------ DATA EXCERPT ------
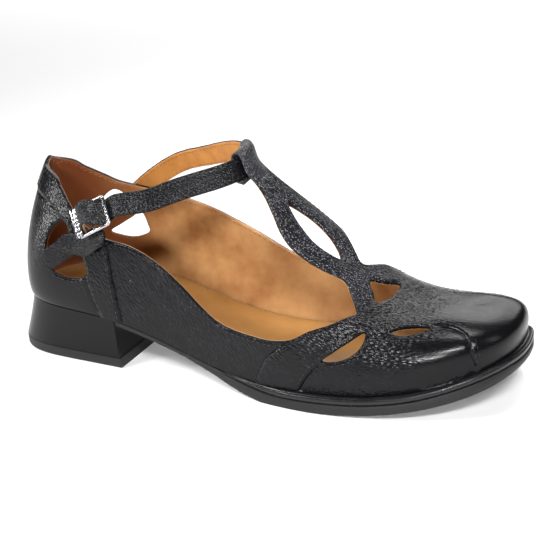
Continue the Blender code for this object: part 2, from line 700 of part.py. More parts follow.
def raised_areas():
    """Flat outlines of the collar bands, and of the front piece less its two wings."""
    bands = []
    wings = []
    seams = []
    for side in (-1, 1):
        collar = LATERAL_COLLAR[:6] if side < 0 else MEDIAL_COLLAR[:5]
        back = find_back(91.0)
        edge = [(0.0, side * back)] + spots_of(side, "z", collar)
        front = spots_of(side, "z", BAND_FRONT)
        seam = spots_of(side, "z", COLLAR_SEAM)
        foot = [(front[-1][0], side * 1.02), (seam[-1][0], side * 1.02)]
        ring = np.array(edge + front + foot + seam[::-1] + [(0.0, side * (back + 0.12))])
        bands.append(unroll(ring[:, 0], ring[:, 1]))
        seams.append(curve_run(seam[:-1], 4.0))
        seams.append(curve_run(front[:-1], 4.0))
        slot = spots_of(side, "z", SLOT_SIDE if side < 0 else SLOT_SIDE_MEDIAL)
        top_slot = spots_of(side, "y", SLOT_TOP if side < 0 else SLOT_TOP_MEDIAL)
        rear = spots_of(side, "z", WING_REAR if side < 0 else WING_REAR_MEDIAL)
        join = spots_of(side, "y", WING_TOP if side < 0 else WING_TOP_MEDIAL)
        cap = spots_of(side, "y", CAP_SEAM if side < 0 else CAP_SEAM_MEDIAL)
        cap += spots_of(side, "z", CAP_SIDE)
        foot = [(cap[-1][0], side * 1.02), (rear[-1][0], side * 1.02)]
        ring = np.array(slot[:4] + join + [top_slot[0]] + top_slot[1:4] + cap + foot + rear[::-1])
        wings.append(unroll(ring[:, 0], ring[:, 1]))
        seams.append(curve_run(rear, 4.0))
        seams.append(curve_run(cap[:-1], 4.0))
    lateral = spots_of(-1, "z", QUARTER_SEAM)
    medial = spots_of(1, "z", QUARTER_SEAM)
    seams.append(curve_run(lateral, 4.0))
    seams.append(curve_run(medial, 4.0))
    inner = spots_of(-1, "z", ((160.5, 34),)) + spots_of(1, "z", ((160.5, 36.5),))
    around = [(angle, 1.03) for angle in np.linspace(medial[-1][0], 180.0, 24)]
    around += [(angle, -1.03) for angle in np.linspace(180.0, lateral[-1][0], 24)]
    ring = np.array(lateral[::-1] + [inner[0], (92.0, -0.3), (92.0, 0.3), inner[1]] + medial + around)
    front = unroll(ring[:, 0], ring[:, 1])
    return bands, wings, front, seams


def raised(flat, bands, wings, front):
    """Height of the raised pieces over the base leather at flat points."""
    def cover(ring):
        away = edge_distance(flat, ring)
        away = np.where(inside(flat, ring), away, -away)
        return smooth_step(away, -0.4, 0.4)
    total = cover(front)
    for ring in wings:
        total = total * (1.0 - cover(ring))
    for ring in bands:
        total = np.maximum(total, cover(ring))
    return OVERLAY * total


def build_upper():
    bands, wings, front, seams = raised_areas()
    guides = [shifted(line, d) for line in seams for d in (-0.45, 0.45)]
    rings = [feather_ring(), collar_ring()]
    rings.append(crown_hole(EYE_HOLE))
    rings.append(crown_hole(TRIANGLE_HOLE))
    for side in (-1, 1):
        rings.append(hole_ring(side, "z", WINDOW_UPPER))
        rings.append(hole_ring(side, "z", WINDOW_LOWER))
        rings.append(hole_ring(side, "z", SLOT_SIDE if side < 0 else SLOT_SIDE_MEDIAL))
        rings.append(hole_ring(side, "y", SLOT_TOP if side < 0 else SLOT_TOP_MEDIAL))
    outer, inner, triangles = panel_mesh(rings, guides, lambda flat: raised(flat, bands, wings, front),
                                         WALL, MESH_STEP)
    outer[:, 2] += UPPER_SEAT
    inner[:, 2] += UPPER_SEAT
    return solid_from_sheet("upper", outer, inner, triangles, black_leather)


build_upper()


# Ankle strap, from its lap on the medial quarter over the instep to the buckle
def on_wall(side, x, z, away):
    """World-side point at a distance outside the last."""
    angle, cross = find_spot(side, x, z, "z")
    point, normal = last_surface([angle], [cross])
    return point[0] + normal[0] * away + np.array((0, 0, UPPER_SEAT)), normal[0]


def unit(vector):
    return np.asarray(vector, float) / np.linalg.norm(vector)


BUCKLE_CENTRE = np.array((57.0, -31.0, 75.6))
BUCKLE_ALONG = unit((0.88, 0.0, 0.475))
BUCKLE_OUT = unit((-0.18, -0.92, 0.334) - BUCKLE_ALONG * np.dot((-0.18, -0.92, 0.334), BUCKLE_ALONG))
BUCKLE_UP = np.cross(BUCKLE_ALONG, BUCKLE_OUT) * -1.0


def buckle_spot(along, out, up=0.0):
    return BUCKLE_CENTRE + BUCKLE_ALONG * along + BUCKLE_OUT * out + BUCKLE_UP * up


lap = OVERLAY + GAP + STRAP_THICK / 2 + 0.25
lap_low, _ = on_wall(1, 41.0, 60.0, lap)
lap_high, _ = on_wall(1, 49.0, 67.5, lap)
free = [(60, 26.4, 77.2), (74, 24.9, 84.6), (88, 21.8, 89.2), (101, 16.6, 93.6), (112, 9.8, 97.0),
        (119, 3.4, 97.8), (121.6, -2.6, 97.4), (119, -9.2, 96.2), (111, -16.2, 93.8),
        (97.5, -22.8, 89.6), (84, -27.2, 84.8)]
path = [lap_low, lap_high] + free
path += [buckle_spot(a, b) for a, b in ((15.5, -1.6), (9.2, -2.3), (4.6, 0.6), (0, 2.4),
                                        (-4.6, 0.5), (-7.8, -1.8), (-9.2, -2.3))]
leans = [(-0.62, -0.3, 0.72), (-0.55, -0.3, 0.78), (-0.45, -0.3, 0.84),
         (-0.42, -0.25, 0.87), (-0.35, -0.2, 0.92), (-0.28, -0.1, 0.95), (-0.2, 0, 0.98),
         (-0.15, 0, 0.99), (-0.15, 0.05, 0.99), (-0.15, 0.1, 0.98), (-0.2, 0.15, 0.97),
         (-0.25, 0.2, 0.94), (-0.35, 0.28, 0.9)] + [tuple(BUCKLE_UP)] * 7
strap_rows = through(np.hstack([np.array(path), np.array(leans)]), 96)
strap_spine = [(row[:3], row[3:]) for row in strap_rows]
strip("ankle_strap", strap_spine, STRAP_WIDTH, STRAP_THICK, black_leather)


def sleeve(name, spine, clear, wall, material):
    """Flat loop of leather around a stretch of the strap."""
    mesh = bmesh.new()
    loops = []
    points = np.array([p for p, _ in spine])
    for i, (point, across) in enumerate(spine):
        ahead = unit(points[min(i + 1, len(points) - 1)] - points[max(i - 1, 0)])
        across = unit(across - ahead * (across @ ahead))
        normal = np.cross(ahead, across)
        row = []
        for grow in (wall, 0.0):
            w = STRAP_WIDTH / 2 + clear + grow
            t = STRAP_THICK / 2 + clear + grow
            front = 1.6 if grow else 0.0
            row.append([mesh.verts.new(to_world(point + across * a + normal * b))
                        for a, b in ((-w, -t - front), (w, -t), (w, t), (-w, t))])
        loops.append(row)
    for one, two in zip(loops, loops[1:]):
        for k in range(4):
            j = (k + 1) % 4
            mesh.faces.new((one[0][k], one[0][j], two[0][j], two[0][k]))
            mesh.faces.new((one[1][j], one[1][k], two[1][k], two[1][j]))
    for row, flip in ((loops[0], 1), (loops[-1], -1)):
        for k in range(4):
            j = (k + 1) % 4
            mesh.faces.new((row[0][j], row[0][k], row[1][k], row[1][j])[::flip])
    return finish_object(name, mesh, material)


in_loop = [row for row in strap_spine if -8.5 < row[0][1] < 6.0 and row[0][0] > 110]
sleeve("strap_loop", in_loop, GAP, 1.2, black_leather)

half = (BUCKLE_LENGTH / 2, BUCKLE_HEIGHT / 2)
ring_bar("buckle_frame", half, BUCKLE_CENTRE, BUCKLE_ALONG, BUCKLE_UP, BUCKLE_OUT, 1.6, 1.5, bright_metal)

# Centre bar of the buckle and the tab that carries it
bar_spine = [(buckle_spot(0, 0, up), BUCKLE_ALONG) for up in (-5.45, 0.0, 5.45)]
strip("buckle_bar", bar_spine, 1.6, 1.6, bright_metal)
tab_path = [on_wall(-1, x, z, OVERLAY + GAP + 0.9)[0] for x, z in ((29.5, 50.2), (37, 55.4), (43.5, 60.0))]
tab_path += [(50.5, -30.9, 60.8), (56.5, -31.9, 64.6), (61.8, -32.3, 67.6)]
tab_lean = [(-0.55, 0.1, 0.83), (-0.55, 0.15, 0.82), (-0.52, 0.2, 0.83), (-0.48, 0.3, 0.82),
            (-0.45, 0.34, 0.82), (-0.45, 0.36, 0.82)]
tab_rows = through(np.hstack([np.array(tab_path), np.array(tab_lean)]), 22)
strip("buckle_tab", [(row[:3], row[3:]) for row in tab_rows], 8.0, 1.3, black_leather)
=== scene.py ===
import math

import bmesh
import bpy
import numpy as np
from mathutils import Matrix, Vector, geometry


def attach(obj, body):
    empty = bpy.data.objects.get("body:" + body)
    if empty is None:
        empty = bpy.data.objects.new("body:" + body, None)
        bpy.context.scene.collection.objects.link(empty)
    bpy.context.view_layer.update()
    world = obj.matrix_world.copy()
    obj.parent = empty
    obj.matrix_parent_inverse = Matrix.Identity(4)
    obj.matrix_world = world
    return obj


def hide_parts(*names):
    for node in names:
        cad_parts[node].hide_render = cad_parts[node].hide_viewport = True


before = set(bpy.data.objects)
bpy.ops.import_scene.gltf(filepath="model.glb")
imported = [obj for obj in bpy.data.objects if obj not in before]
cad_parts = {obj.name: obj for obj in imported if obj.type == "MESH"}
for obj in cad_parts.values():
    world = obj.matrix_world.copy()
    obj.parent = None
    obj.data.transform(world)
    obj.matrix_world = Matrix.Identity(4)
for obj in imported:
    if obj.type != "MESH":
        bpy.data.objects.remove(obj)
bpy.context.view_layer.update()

print("frame loaded:", sorted(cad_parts))

# Work is in millimetres from the back of the heel: x to the toe, y to the inner side, z up.
originX, originY = 123.35, -1.14


def toFrame(points):
    return (np.asarray(points, float) - (originX, originY, 0.0)) / 1000.0


# small helpers

def linearColour(hexText):
    values = [int(hexText[i:i + 2], 16) / 255 for i in (1, 3, 5)]
    return tuple(v / 12.92 if v <= 0.04045 else ((v + 0.055) / 1.055) ** 2.4 for v in values) + (1.0,)


def addNode(tree, kind, settings=None, links=None):
    node = tree.nodes.new(kind)
    for name, value in (settings or {}).items():
        if isinstance(name, str) and hasattr(node, name):
            setattr(node, name, value)
        else:
            node.inputs[name].default_value = value
    for name, socket in (links or {}).items():
        tree.links.new(socket, node.inputs[name])
    return node


def newMaterial(name):
    material = bpy.data.materials.new(name)
    material.use_nodes = True
    tree = material.node_tree
    return material, tree, tree.nodes["Principled BSDF"]


def finishPiece(name, mesh, material, nodes=(), sharp=35, merge=0.00001):
    # closes doubles, turns faces outwards and puts the piece on the shoe
    bmesh.ops.remove_doubles(mesh, verts=mesh.verts[:], dist=merge)
    bmesh.ops.dissolve_degenerate(mesh, edges=mesh.edges[:], dist=1e-7)
    bmesh.ops.recalc_face_normals(mesh, faces=mesh.faces[:])
    data = bpy.data.meshes.new(name)
    mesh.to_mesh(data)
    mesh.free()
    data.shade_smooth()
    data.set_sharp_from_angle(angle=math.radians(sharp))
    data.materials.append(material)
    piece = bpy.data.objects.new(name, data)
    bpy.context.scene.collection.objects.link(piece)
    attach(piece, "root")
    if nodes:
        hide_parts(*nodes)
    return piece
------
DIRECTION: Between the line containing "# Centre bar" and the line containing "for node in" lies the part to return. Return it exactly, counting both of those lines.

TASK RESULT:
# Centre bar of the buckle and the tab that carries it
bar_spine = [(buckle_spot(0, 0, up), BUCKLE_ALONG) for up in (-5.45, 0.0, 5.45)]
strip("buckle_bar", bar_spine, 1.6, 1.6, bright_metal)
tab_path = [on_wall(-1, x, z, OVERLAY + GAP + 0.9)[0] for x, z in ((29.5, 50.2), (37, 55.4), (43.5, 60.0))]
tab_path += [(50.5, -30.9, 60.8), (56.5, -31.9, 64.6), (61.8, -32.3, 67.6)]
tab_lean = [(-0.55, 0.1, 0.83), (-0.55, 0.15, 0.82), (-0.52, 0.2, 0.83), (-0.48, 0.3, 0.82),
            (-0.45, 0.34, 0.82), (-0.45, 0.36, 0.82)]
tab_rows = through(np.hstack([np.array(tab_path), np.array(tab_lean)]), 22)
strip("buckle_tab", [(row[:3], row[3:]) for row in tab_rows], 8.0, 1.3, black_leather)
=== scene.py ===
import math

import bmesh
import bpy
import numpy as np
from mathutils import Matrix, Vector, geometry


def attach(obj, body):
    empty = bpy.data.objects.get("body:" + body)
    if empty is None:
        empty = bpy.data.objects.new("body:" + body, None)
        bpy.context.scene.collection.objects.link(empty)
    bpy.context.view_layer.update()
    world = obj.matrix_world.copy()
    obj.parent = empty
    obj.matrix_parent_inverse = Matrix.Identity(4)
    obj.matrix_world = world
    return obj


def hide_parts(*names):
    for node in names:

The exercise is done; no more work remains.